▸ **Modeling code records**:
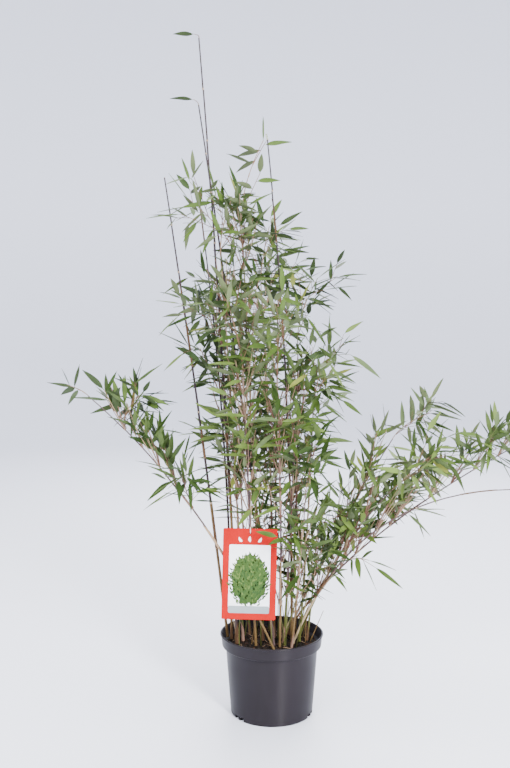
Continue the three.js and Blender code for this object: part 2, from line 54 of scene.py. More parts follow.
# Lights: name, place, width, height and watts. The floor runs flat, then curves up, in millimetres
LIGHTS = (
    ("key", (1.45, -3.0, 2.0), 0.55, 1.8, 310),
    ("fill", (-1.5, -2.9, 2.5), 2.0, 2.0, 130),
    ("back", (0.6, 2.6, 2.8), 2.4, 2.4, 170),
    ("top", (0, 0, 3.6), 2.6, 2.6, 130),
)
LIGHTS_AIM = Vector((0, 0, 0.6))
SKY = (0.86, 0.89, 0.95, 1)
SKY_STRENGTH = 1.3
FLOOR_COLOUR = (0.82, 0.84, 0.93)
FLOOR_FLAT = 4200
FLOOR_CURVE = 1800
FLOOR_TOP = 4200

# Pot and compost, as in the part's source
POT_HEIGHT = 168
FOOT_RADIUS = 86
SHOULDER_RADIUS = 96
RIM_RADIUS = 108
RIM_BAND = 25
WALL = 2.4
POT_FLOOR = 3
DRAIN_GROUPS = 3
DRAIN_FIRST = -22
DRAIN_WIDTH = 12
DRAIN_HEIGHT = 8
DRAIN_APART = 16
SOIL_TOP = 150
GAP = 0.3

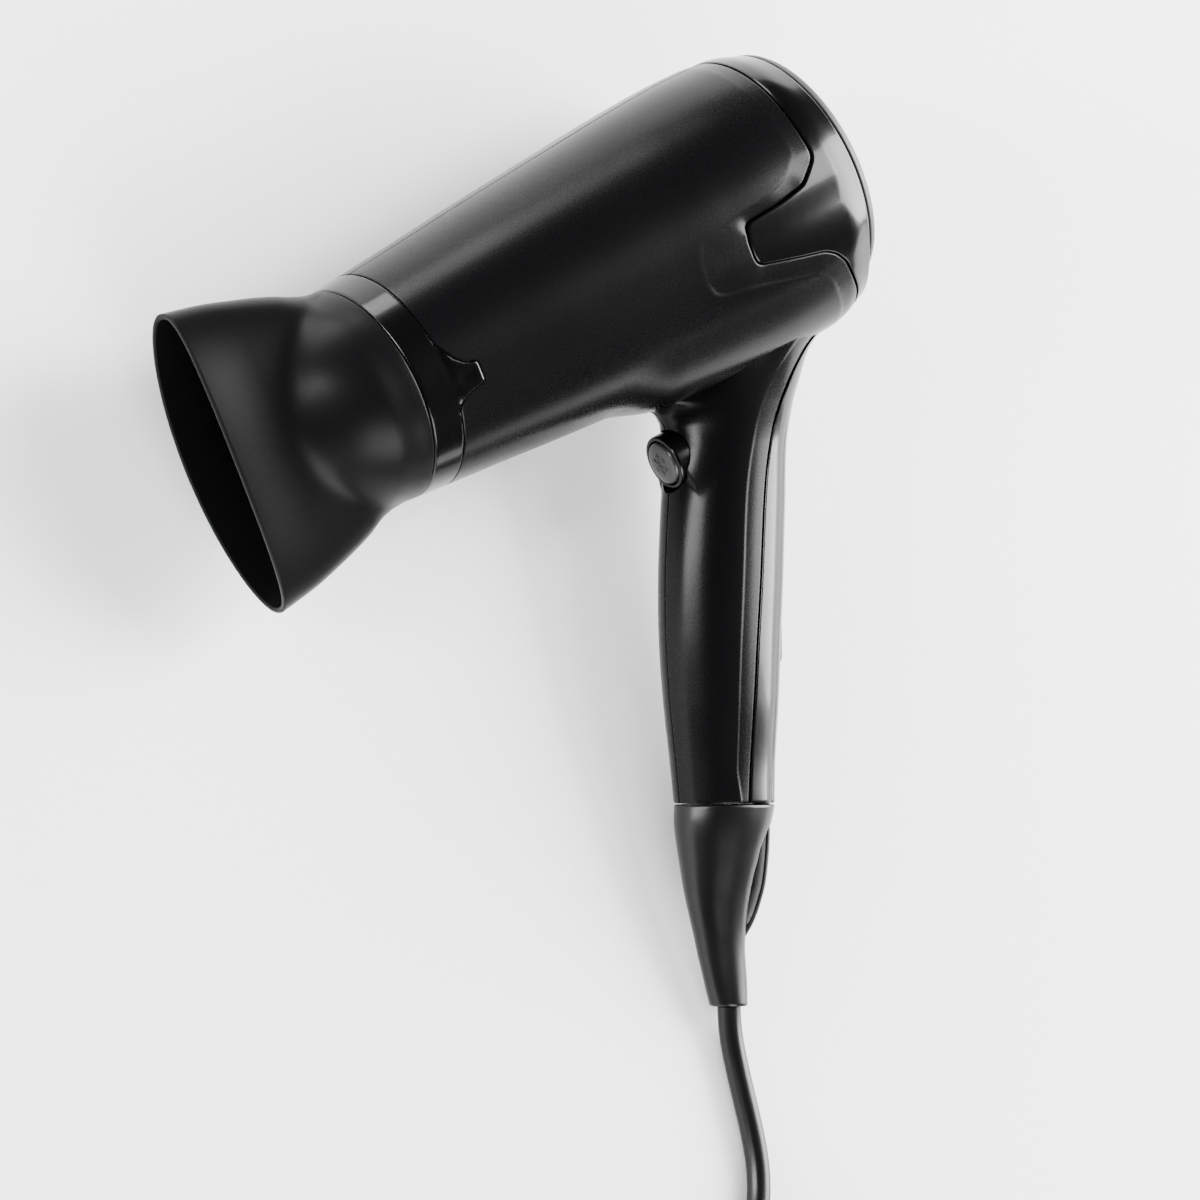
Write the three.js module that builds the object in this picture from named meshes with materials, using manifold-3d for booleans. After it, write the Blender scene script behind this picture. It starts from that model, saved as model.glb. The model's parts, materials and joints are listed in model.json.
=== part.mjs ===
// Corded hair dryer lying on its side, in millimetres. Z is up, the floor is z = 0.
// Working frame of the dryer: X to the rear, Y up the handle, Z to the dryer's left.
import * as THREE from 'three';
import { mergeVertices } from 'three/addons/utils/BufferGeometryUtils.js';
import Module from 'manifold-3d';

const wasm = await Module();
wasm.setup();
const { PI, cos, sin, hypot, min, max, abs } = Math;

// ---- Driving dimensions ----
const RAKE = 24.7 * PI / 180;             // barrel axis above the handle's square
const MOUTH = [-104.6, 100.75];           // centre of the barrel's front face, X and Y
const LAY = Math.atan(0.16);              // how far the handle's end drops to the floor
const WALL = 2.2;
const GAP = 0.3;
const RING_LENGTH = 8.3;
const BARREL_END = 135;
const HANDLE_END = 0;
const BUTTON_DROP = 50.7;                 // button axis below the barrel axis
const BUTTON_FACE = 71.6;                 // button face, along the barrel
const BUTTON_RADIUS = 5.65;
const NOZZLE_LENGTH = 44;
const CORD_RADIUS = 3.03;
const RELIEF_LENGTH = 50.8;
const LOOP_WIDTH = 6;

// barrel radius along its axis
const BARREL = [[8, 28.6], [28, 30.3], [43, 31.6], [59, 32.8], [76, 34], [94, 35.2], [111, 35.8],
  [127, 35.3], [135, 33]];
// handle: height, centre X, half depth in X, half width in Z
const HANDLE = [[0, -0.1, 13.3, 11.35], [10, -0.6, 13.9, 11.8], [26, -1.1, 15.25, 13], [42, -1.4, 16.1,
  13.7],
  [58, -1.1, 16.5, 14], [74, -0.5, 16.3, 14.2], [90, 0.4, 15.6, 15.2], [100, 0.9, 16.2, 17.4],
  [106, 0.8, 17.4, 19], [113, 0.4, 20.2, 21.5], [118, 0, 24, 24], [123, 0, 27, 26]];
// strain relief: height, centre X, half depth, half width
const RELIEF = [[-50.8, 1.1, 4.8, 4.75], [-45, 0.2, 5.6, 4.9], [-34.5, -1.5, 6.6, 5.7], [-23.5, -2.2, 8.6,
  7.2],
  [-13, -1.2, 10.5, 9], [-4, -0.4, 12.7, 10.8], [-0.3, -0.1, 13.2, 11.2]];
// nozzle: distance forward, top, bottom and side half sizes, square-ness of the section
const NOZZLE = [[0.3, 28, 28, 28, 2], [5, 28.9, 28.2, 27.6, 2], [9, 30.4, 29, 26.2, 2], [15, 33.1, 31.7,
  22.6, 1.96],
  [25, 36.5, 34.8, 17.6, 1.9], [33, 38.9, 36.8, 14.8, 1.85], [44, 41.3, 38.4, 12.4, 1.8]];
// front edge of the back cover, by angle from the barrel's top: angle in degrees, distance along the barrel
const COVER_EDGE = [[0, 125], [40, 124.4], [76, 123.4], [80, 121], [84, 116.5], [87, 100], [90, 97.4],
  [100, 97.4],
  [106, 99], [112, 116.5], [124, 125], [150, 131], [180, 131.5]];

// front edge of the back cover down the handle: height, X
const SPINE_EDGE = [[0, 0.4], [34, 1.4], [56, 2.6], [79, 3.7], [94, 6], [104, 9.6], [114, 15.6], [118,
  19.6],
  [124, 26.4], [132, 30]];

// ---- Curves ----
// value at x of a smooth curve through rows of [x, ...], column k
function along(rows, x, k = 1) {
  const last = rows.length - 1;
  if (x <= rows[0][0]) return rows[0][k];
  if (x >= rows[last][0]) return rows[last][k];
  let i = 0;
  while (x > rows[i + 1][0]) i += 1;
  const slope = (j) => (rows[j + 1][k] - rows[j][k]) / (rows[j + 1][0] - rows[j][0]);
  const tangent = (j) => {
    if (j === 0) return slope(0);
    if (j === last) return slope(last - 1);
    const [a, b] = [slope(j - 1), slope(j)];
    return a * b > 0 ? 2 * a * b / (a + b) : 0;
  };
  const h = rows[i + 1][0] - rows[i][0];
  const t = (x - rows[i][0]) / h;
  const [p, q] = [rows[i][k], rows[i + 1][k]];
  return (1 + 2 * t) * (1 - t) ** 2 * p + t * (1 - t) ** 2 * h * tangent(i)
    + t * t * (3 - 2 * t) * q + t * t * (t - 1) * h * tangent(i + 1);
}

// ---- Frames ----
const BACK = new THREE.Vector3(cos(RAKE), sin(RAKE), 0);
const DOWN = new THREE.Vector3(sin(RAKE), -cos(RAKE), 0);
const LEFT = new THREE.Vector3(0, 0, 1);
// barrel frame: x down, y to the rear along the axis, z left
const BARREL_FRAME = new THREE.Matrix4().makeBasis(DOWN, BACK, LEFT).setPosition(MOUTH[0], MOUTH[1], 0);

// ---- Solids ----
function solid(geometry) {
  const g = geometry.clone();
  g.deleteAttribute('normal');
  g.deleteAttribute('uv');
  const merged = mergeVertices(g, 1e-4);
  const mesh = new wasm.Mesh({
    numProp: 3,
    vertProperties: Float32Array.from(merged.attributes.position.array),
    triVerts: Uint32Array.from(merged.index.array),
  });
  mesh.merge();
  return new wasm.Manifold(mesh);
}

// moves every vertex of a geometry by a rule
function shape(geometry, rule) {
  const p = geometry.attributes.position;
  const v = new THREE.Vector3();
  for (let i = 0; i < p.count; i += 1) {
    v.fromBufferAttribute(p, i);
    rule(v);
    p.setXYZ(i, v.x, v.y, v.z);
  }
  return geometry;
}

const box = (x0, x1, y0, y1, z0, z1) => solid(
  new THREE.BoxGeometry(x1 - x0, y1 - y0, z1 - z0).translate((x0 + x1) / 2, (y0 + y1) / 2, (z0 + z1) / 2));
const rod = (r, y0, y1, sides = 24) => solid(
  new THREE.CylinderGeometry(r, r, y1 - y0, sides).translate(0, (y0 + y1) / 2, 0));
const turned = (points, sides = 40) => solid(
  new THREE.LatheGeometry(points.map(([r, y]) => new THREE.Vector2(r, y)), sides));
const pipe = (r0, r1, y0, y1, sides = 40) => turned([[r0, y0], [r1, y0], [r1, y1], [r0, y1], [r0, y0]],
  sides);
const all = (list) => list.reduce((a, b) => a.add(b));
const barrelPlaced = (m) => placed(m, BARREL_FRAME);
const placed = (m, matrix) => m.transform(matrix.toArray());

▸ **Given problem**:
Go through the lines above. Select every one that has the string "this".

▸ **Reply to the exercise**:
Continue the three.js and Blender code for this object: part 2, from line 54 of scene.py. More parts follow.
Write the three.js module that builds the object in this picture from named meshes with materials, using manifold-3d for booleans. After it, write the Blender scene script behind this picture. It starts from that model, saved as model.glb. The model's parts, materials and joints are listed in model.json.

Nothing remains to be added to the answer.